### Set problem:
Return exactly the lines that run from the beginning through the line containing "sheets = []", both included, and no others.
Dataset extract start
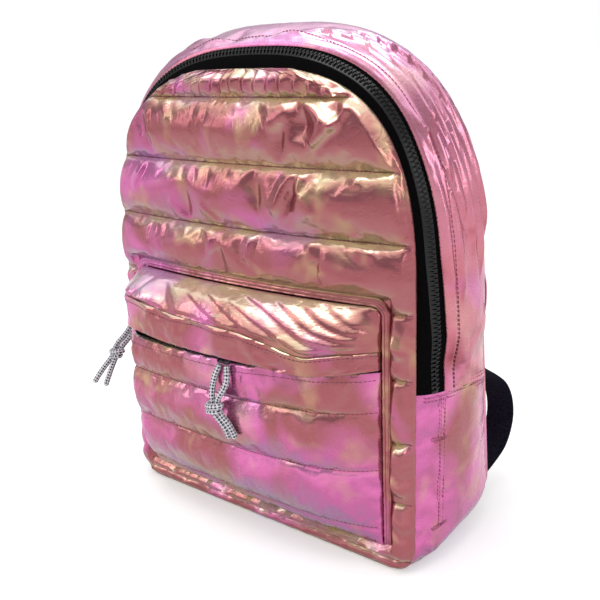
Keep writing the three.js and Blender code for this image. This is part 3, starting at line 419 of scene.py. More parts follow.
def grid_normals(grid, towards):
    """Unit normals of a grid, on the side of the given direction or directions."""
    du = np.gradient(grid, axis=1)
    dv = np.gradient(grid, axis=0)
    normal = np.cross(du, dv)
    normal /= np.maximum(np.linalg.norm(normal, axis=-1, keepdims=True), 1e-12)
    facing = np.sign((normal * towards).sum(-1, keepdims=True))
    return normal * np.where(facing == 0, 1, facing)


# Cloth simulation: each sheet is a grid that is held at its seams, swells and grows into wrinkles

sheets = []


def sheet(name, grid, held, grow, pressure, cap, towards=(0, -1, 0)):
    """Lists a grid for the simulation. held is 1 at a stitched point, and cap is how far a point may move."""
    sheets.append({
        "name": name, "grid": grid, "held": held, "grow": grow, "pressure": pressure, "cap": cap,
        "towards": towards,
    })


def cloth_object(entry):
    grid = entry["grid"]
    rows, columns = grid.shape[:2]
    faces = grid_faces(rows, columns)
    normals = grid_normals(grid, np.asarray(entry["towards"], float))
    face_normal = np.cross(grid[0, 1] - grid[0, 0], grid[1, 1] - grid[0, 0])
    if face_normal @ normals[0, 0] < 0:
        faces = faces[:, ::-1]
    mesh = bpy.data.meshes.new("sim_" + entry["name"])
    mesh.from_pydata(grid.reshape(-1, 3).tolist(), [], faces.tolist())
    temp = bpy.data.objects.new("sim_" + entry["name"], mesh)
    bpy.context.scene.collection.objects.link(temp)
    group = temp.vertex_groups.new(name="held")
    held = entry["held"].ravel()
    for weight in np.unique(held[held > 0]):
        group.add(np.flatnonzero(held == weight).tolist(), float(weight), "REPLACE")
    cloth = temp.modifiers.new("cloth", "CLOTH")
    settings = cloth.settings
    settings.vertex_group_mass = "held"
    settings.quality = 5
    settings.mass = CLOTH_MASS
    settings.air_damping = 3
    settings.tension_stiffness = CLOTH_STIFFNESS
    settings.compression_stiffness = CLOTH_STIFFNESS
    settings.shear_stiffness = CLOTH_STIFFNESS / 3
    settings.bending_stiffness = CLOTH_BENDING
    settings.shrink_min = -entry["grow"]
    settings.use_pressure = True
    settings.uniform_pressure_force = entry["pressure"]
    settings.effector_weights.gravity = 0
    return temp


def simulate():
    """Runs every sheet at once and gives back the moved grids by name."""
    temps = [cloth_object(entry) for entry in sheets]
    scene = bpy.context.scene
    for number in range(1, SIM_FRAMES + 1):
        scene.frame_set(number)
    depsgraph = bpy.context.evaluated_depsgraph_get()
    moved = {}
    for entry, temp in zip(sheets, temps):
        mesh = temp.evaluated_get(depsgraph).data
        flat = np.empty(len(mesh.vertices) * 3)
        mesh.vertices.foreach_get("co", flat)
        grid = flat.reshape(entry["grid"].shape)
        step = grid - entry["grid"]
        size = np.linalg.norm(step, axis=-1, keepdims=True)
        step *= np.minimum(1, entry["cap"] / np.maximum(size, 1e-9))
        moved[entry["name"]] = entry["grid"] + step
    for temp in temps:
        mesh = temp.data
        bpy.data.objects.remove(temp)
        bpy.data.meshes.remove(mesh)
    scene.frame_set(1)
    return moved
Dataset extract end
### Exercise output:
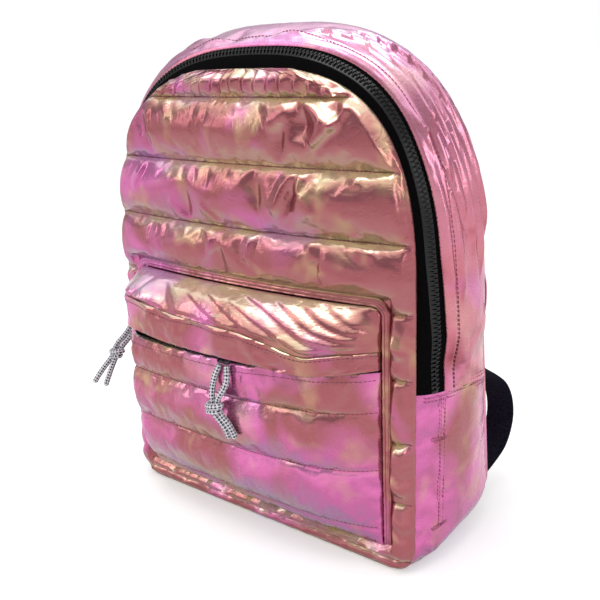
Keep writing the three.js and Blender code for this image. This is part 3, starting at line 419 of scene.py. More parts follow.
def grid_normals(grid, towards):
    """Unit normals of a grid, on the side of the given direction or directions."""
    du = np.gradient(grid, axis=1)
    dv = np.gradient(grid, axis=0)
    normal = np.cross(du, dv)
    normal /= np.maximum(np.linalg.norm(normal, axis=-1, keepdims=True), 1e-12)
    facing = np.sign((normal * towards).sum(-1, keepdims=True))
    return normal * np.where(facing == 0, 1, facing)


# Cloth simulation: each sheet is a grid that is held at its seams, swells and grows into wrinkles

sheets = []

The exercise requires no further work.